You Don’t Have to be a Doctor to Improve Global Health
The term “Global Health” conjures up a number of images: sterilized hospitals, syringes, people with advanced degrees saving lives clad in scrubs and stethoscopes.
Medical professionals are without a doubt integral to the success of global health efforts; they are responsible for the lifesaving techniques and knowledge that have essentially eradicated polio and controlled infectious diseases like cholera and yellow fever.
However, they are not the entire picture but only a very important piece of the complicated puzzle that is global health.
Researchers are increasingly finding that people skilled in other disciplines, such as the social sciences and humanities, are just as important in combating poor health worldwide.
Where medical expertise was once deemed the ultimate key to improving lives around the world, groups such as Global Health Corps (GHC) have identified non-medical links in the public health chain that need overhauling to allow current medical science to unlock its potential.
That’s why only three of the Africa-bound GHC fellows this year are MDs.
“Global health issues are very complex,” said CEO of GHC Barbara Bush. “They’re so rooted in poverty, they’re so rooted in education — or lack of education — issues.
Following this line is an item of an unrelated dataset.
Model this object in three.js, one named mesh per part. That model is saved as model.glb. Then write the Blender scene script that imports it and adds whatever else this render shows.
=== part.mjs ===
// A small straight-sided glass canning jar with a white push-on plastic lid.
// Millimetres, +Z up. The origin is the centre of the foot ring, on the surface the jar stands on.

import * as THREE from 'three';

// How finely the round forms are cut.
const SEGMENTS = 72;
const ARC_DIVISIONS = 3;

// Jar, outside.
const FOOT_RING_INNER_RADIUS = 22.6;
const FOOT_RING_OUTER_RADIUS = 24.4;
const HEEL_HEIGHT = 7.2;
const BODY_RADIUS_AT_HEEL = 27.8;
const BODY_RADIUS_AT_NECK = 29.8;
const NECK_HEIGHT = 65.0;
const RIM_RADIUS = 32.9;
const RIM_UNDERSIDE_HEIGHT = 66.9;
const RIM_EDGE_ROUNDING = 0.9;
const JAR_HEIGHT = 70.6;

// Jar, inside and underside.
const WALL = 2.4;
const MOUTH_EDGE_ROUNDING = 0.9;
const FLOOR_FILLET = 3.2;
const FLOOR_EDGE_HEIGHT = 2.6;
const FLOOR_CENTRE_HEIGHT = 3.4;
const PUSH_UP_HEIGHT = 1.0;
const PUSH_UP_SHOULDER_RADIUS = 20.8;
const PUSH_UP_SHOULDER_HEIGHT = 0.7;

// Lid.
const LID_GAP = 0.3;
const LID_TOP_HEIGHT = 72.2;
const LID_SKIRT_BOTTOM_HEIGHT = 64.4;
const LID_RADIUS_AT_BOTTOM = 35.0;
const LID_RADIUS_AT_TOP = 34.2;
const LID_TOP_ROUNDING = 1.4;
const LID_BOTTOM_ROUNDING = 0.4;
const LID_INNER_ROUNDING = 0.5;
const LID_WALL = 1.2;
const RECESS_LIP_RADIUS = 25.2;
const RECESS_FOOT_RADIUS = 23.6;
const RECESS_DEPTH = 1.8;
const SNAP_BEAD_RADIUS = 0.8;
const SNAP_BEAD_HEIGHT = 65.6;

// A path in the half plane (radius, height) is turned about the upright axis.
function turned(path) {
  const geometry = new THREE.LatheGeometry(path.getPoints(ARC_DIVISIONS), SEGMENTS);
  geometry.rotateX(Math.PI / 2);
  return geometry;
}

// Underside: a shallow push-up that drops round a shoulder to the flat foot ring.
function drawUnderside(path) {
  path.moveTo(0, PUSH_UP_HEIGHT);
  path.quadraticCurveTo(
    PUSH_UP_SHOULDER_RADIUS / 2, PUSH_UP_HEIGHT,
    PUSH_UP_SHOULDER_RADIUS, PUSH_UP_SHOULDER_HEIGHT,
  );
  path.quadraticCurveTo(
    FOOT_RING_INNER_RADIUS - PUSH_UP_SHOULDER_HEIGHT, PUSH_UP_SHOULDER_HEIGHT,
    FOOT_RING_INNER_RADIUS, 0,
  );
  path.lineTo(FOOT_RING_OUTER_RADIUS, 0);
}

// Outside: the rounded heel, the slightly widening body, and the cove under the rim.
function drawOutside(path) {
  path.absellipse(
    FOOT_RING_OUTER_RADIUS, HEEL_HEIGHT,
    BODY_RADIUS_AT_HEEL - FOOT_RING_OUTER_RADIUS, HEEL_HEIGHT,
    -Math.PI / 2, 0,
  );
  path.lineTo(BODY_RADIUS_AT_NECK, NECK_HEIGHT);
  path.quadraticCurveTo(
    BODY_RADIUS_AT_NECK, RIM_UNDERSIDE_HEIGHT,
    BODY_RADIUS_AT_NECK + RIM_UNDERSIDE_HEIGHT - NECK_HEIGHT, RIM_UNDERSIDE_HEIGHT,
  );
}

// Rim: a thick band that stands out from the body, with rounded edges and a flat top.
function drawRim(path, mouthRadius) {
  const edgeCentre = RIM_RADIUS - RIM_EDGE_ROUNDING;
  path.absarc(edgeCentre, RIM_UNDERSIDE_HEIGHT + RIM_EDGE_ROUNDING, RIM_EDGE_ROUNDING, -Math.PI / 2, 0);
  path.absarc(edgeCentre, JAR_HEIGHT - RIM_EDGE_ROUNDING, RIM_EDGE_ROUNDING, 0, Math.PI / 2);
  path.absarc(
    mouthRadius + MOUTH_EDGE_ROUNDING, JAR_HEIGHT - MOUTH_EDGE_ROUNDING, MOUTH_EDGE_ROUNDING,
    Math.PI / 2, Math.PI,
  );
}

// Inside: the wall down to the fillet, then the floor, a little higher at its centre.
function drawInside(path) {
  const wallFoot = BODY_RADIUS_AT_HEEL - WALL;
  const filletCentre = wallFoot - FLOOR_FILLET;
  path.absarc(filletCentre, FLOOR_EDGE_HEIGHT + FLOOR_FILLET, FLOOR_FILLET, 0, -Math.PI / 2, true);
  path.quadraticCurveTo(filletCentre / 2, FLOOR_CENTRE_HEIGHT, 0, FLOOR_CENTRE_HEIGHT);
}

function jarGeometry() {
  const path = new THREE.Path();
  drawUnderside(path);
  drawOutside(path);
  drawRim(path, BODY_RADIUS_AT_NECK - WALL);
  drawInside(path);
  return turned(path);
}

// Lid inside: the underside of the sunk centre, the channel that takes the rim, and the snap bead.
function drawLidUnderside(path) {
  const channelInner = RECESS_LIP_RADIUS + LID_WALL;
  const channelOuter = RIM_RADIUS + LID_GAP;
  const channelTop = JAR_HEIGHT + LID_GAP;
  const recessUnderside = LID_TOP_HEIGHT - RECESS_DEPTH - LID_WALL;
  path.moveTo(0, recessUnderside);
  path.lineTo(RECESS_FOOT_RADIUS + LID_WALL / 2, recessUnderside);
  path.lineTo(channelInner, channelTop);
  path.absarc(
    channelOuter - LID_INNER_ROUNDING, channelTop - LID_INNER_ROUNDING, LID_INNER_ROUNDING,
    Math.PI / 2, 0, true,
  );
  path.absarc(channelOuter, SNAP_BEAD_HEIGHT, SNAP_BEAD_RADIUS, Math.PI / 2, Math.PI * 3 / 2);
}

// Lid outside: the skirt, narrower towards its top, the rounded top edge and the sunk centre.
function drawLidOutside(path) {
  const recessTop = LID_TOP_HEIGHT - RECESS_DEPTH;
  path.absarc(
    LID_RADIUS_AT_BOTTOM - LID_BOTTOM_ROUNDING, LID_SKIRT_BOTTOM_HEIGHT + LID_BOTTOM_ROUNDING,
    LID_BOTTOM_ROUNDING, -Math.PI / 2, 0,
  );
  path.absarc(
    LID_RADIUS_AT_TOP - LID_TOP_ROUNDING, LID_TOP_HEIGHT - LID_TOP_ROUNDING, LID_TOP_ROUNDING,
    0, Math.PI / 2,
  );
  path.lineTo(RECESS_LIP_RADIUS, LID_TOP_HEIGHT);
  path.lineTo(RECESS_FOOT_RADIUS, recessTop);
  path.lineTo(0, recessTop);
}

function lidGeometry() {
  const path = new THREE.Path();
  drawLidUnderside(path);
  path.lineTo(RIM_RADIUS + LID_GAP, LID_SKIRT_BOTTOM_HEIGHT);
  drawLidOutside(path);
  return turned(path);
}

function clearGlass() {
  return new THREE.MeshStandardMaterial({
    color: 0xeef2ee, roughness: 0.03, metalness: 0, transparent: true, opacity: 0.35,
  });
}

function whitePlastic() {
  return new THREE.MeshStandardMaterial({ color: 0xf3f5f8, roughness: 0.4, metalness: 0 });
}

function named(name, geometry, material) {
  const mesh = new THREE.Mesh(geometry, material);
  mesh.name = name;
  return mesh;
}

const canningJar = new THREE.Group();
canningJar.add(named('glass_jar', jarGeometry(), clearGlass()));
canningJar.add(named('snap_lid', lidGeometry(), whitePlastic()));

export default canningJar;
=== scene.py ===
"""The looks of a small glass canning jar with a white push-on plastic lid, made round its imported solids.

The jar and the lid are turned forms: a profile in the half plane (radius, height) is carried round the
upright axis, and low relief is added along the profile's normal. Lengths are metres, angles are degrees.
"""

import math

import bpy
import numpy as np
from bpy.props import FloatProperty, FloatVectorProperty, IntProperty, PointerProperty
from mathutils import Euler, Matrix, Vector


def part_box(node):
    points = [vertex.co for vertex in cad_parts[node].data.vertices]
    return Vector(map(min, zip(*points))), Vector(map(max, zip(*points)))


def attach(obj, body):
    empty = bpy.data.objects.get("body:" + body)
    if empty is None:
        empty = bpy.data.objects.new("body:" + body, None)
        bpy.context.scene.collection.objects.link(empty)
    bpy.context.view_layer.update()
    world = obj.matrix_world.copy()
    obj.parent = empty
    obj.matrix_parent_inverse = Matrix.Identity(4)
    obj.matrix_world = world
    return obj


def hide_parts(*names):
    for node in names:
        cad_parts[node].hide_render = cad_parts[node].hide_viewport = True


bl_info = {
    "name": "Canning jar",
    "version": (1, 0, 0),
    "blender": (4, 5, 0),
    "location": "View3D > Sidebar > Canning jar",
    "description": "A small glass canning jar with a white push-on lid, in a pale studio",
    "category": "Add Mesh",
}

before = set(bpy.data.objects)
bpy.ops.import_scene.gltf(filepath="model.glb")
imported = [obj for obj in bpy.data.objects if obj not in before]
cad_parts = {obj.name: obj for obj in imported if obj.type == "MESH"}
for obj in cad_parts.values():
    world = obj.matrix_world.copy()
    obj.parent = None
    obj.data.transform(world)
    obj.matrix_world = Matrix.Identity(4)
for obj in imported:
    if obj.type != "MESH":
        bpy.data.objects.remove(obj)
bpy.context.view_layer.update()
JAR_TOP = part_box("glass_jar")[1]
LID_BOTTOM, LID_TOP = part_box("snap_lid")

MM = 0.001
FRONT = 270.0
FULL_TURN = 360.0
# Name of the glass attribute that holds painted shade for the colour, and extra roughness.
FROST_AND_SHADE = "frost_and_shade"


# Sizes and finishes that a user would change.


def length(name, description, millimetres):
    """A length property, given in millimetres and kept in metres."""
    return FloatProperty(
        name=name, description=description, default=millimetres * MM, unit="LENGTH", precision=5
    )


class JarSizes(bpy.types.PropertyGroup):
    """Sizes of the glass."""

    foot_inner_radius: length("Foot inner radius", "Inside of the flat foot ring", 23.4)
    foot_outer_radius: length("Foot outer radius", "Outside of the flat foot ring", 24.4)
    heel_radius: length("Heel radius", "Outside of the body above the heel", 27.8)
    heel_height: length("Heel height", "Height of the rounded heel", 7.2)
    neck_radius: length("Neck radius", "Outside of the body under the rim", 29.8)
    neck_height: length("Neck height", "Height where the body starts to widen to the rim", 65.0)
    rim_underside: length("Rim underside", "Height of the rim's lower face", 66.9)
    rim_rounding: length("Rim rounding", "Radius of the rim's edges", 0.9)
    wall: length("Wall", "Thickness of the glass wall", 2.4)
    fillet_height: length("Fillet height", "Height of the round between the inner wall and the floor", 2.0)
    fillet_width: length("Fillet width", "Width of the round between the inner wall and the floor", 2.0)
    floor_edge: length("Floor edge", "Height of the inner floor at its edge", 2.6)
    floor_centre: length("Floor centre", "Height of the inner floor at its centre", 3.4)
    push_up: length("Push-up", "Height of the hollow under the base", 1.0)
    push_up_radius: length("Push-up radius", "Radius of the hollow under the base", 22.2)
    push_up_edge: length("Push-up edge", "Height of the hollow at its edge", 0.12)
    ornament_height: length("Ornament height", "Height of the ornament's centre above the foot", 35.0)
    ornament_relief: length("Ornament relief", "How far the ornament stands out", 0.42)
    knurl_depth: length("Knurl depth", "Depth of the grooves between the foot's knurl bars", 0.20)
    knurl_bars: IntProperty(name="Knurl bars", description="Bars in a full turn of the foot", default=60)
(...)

There’s a lot of gender issues that play into poor health outcomes. I think that’s why we need very different thinkers and different folks at the table.”
These “different thinkers” include architects to former Restoration Hardware employees. Bush has called these people “systems thinkers” — the kind of people who can improve health outcomes by attacking barriers to health that lurk below the surface.
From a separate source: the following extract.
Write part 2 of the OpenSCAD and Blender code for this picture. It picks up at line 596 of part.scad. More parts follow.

These GHC fellows, all under the age of 30, have already taken this challenge onto the ground. In Rwanda, architects have worked to prevent the spread of airborne illness by redesigning airflow in hospitals. Former retail employees, skilled in the arena of logistics and organization, have already begun an overhaul of logistical systems that failed to contain the Ebola outbreak.
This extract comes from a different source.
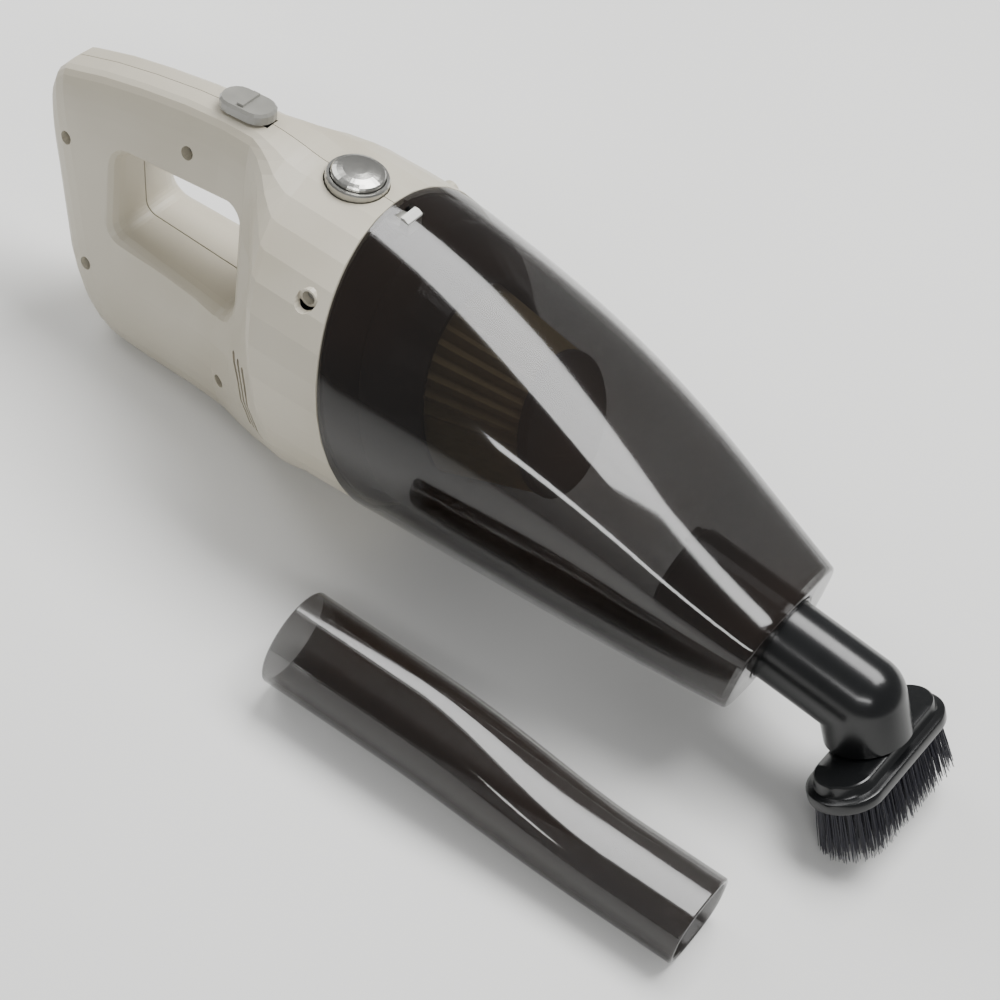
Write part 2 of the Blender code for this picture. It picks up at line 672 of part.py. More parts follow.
def make_controls(frame):
    outline = stadium(SWITCH_LENGTH, SWITCH_WIDTH)
    base = HANDLE_TOP + 0.5 * MM
    small = stadium(SWITCH_LENGTH - 1.6 * MM, SWITCH_WIDTH - 1.6 * MM)
    rings = [[Vector((x, y, base)) for x, y in outline],
             [Vector((x, y, SWITCH_TOP - 1 * MM)) for x, y in outline],
             [Vector((x, y, SWITCH_TOP)) for x, y in small]]
    knob = add_object("switch_knob", solid_of_rings(rings), switch_plastic(), frame, location=(SWITCH_X, 0, 0))
    neck = box(-2.2 * MM, 2.2 * MM, -1.8 * MM, 1.8 * MM, 60.6 * MM, base + 1 * MM)
    boolean(knob, add_cutter("switch_neck", neck, frame, (SWITCH_X, 0, 0)), "UNION")
    rib = box(-1.3 * MM, 1.3 * MM, -4.6 * MM, 4.6 * MM, SWITCH_TOP - 0.5 * MM, SWITCH_TOP + 1 * MM)
    boolean(knob, add_cutter("switch_rib", rib, frame, (SWITCH_X, 0, 0)), "UNION")
    body = box(SWITCH_X - 7 * MM, SWITCH_X + 11 * MM, -4.8 * MM, 4.8 * MM, 51 * MM, 59.8 * MM)
    add_object("switch_body", body, matte_black_plastic(), frame)
    make_button(frame)
    make_latch(frame)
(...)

GHC’s Africa initiative is not the only organization to recognize the need for interdisciplinary thinking in global health. Rafael Rangel-Aldao, scientist, entrepreneur and owner of R&D Health Holdings Ltd., is calling for a “systems-based” approach in Latin America as well.
“Many developing countries in the Americas have yet to benefit from biotechnology not because of inherent problems with either the science or technology, but rather because most nations lack a system for integrating the different participants in the research, development and manufacturing chain,” wrote Aldao in Nature.
“…The relative strength in trained personnel and laboratory facilities present in some countries in no way guarantees a successful capability for biotechnological applications of economic value or impact on development.”
Research has suggested that biotechnology could be used to greatly enhance the agri-food sector in the economies of many nations in Latin America, yet the isolationist natures of research, enterprise and the public seem to have prevented this.
It is problems like these, not simply a lack of new remedies, technologies, and medical techniques that are holding public health back.